Qu’on l’apprécie ou pas, le parti pris de Haneke rend un Don Giovanni éminemment daté. Par contraste, l’esthétique de Claus Guth, au bout de quinze ans, n’a pas pris une ride. C’est même peu dire : cette futaie germanique de hauts sapins, à la facture hyperréaliste, tournant sur un plateau mobile sous une clarté lunaire, visuellement magnifique avec ses ombres noires qui se déplacent, ses troncs d’arbres décimés sur le tuf moussu d’une forêt, compose un décor habité d’une poésie intemporelle, tout grevé qu’il soit d’éléments contemporains (guérite ou abribus en tôle, automobile vintage phares allumés, canettes de bière, lampes de poche…). Leporello (le baryton-basse italien Alex Esposito), en débardeur, bras tatoué, y a les traits d’un populo roublard, complice de son maître mal sapé, blessé, au bout du rouleau…  Dans l’âge actuel des incendies dévastateurs, cette atmosphère se charge d’une teinte prémonitoire. Même si, au célèbre dénouement de l’opéra, ce n’est pas ici le feu qui embrase le plateau tandis que le Commandeur, fossoyeur muni d’une pelle, exige : « Pentiti, scellerato ! (repens-toi, scélérat) », mais un très léger voile de petits flocons blancs –  presque une buée, au bout de la nuit noire qui emplit les deux actes de l’opéra.

Gaëlle Arquez, poignante et sublime Elvira © Julien Benhamou

Au soir de la première, sous la baguette du Turinois Antonello Manacorda (lequel dirigeait déjà La Flûte enchantée l’an passé à la Bastille), la distribution a magnifié comme jamais ce chef-d’œuvre d’entre les chefs-d’œuvre. Miraculeux Peter Mattei, baryton suédois au timbre toujours admirablement clair (c’est déjà lui qui incarnait le rôle-titre dans la production de Haneke en 2007, et dans ses reprises successives) ! Excellente Adela Saharia, soprano roumaine qui campait déjà Donna Anna l’an passé. Mais surtout, aux côtés du ténor américain Ben Bliss qui fait son entrée à l’Opéra de Paris sous les traits de Don Ottavio (en alternance avec Cyrille Dubois), la jeune mezzo-soprano Gaëlle Arquez, poignante et sublime Elvira. Moins convaincante, la soprano chinoise Ying Fang alternera dans le rôle de Zerlina avec la mezzo-soprano française Marine Chagnon.
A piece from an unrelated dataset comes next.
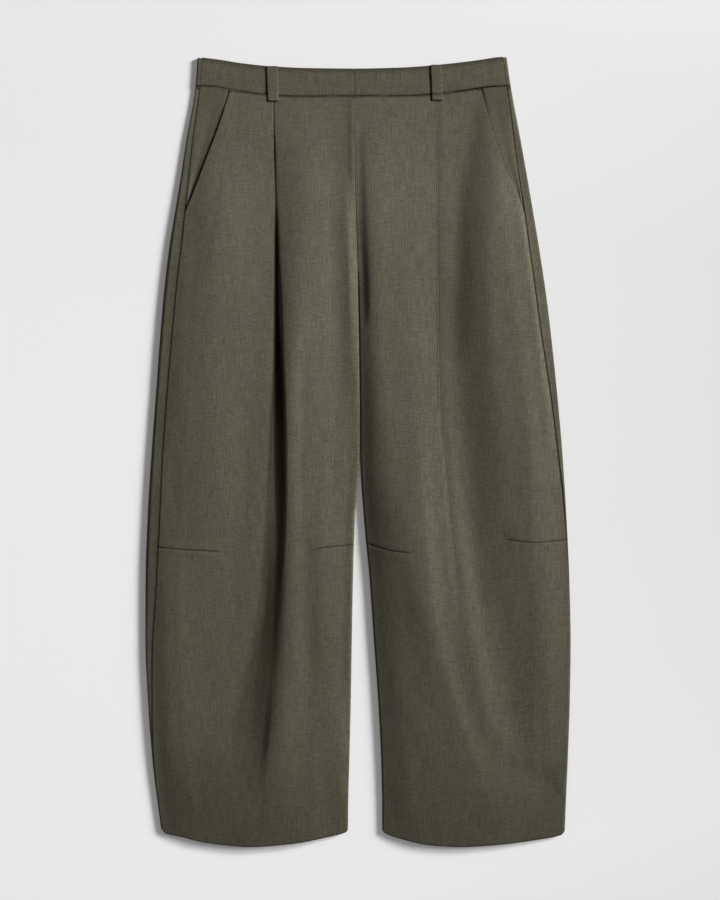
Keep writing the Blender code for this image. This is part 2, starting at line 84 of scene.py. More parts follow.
# drop, outer edge, lap of the back onto the front, inner edge, edge height, swell
sections = {
    right: (
        (0, -200.9, 5.4, -4.4, 5.2, 0),
        (36, -203.4, 5.6, -4.4, 5.2, 0),
        (105, -215, 8, -4.4, 6, 2.2),
        (155, -222.6, 10.1, -3.8, 6.6, 3.4),
        (196, -229.4, 12.2, -2.6, 7, 4.4),
        (242, -236.8, 15, -1.2, 7.3, 5.2),
        (312, -244.6, 15, 0.3, 7.6, 6),
        (430, -253.6, 13.8, 2, 7.8, 6.6),
        (500, -258.8, 14.2, 2.2, 7.8, 6.8),
        (580, -263.6, 15.2, -3.9, 7.8, 7),
        (655, -266, 13.8, -6.2, 8, 7.2),
        (730, -266.2, 9.2, -7.6, 8, 7.2),
        (805, -263, 5, -8.9, 8, 6.8),
        (880, -257.4, 1.2, -10.7, 7.6, 5.6),
        (930, -251.4, 0.4, -12, 7, 4),
        (989, -243.4, 0, -12.6, 6.2, 2),
    ),
    left: (
        (0, 186, 4.8, -4.4, 5.2, 0),
        (36, 191.2, 5, -4.4, 5.2, 0),
        (105, 203.8, 8.2, -4.4, 6, 2.2),
        (155, 212.6, 10.6, -3.8, 6.6, 3.4),
        (196, 219.6, 11, -2.6, 7, 4.4),
        (242, 227.2, 12.5, -1.2, 7.3, 5.2),
        (312, 237.4, 13.1, 0.3, 7.6, 6),
        (430, 250.2, 8.3, 2, 7.8, 6.6),
        (500, 256.2, 5.5, 2.4, 7.8, 6.8),
        (580, 261.2, 1.6, 7.4, 7.8, 6.8),
        (655, 264.6, 0.4, 14.4, 8, 6.8),
        (730, 266.2, 0, 19.6, 8, 6.8),
        (805, 265.2, 0, 25, 8, 6.4),
        (880, 262.6, 0, 28.8, 7.6, 5.4),
        (930, 260.4, 0, 30, 7, 4),
        (989, 258, 0, 30.4, 6.2, 2),
    ),
}

sectionNames = ("drop", "outer", "lap", "inner", "edge", "loft")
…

Descente aux enfers empreinte de morbidité romantique avant la lettre, drame émaillé de viols larvés, s’ouvrant sur le meurtre d’un père pour s’achever par la damnation d’un séducteur agonisant, Don Giovanni a la fraîcheur du désir, le goût la chair délectable, d’odeur de la flétrissure et de la mort. Cette ambiguïté mozartienne nous est merveilleusement restituée. Par sa beauté, le spectacle a la dimension d’un classique. Paris a de la chance.    


Don Giovanni. Opéra de Wolfgang Amadeus Mozart. Direction Antonello Manacorda/ Giancarlo Rizzi. Mise en scène Claus Guth. Orchestre et chœurs de l’opéra de Paris. Avec Peter Mattei/ Kyle Ketelsen (Don Giovanni), Adela Zaharia/ Julian Kleiter (Donna Anna), Ben Bliss/ Cyril Dubois (Don Oattavio), John Relyea (Il Commendatore), Gaëlle Arquez/ Tara Errgaught (Donna Elvira), Alex Esposito/ Bogdan Talos (Leporello), Guilhelm Worms (Masetto), Ying Fang/ Marine Chagnon (Zerlina).

Opéra Bastille, les 16, 19, 21, 26, 29 septembre et 3, 4, 6, 7, 9, 12 octobre 2023 à 19h30. Le 1er octobre à 14h30. Durée du spectacle : 3h20 environ.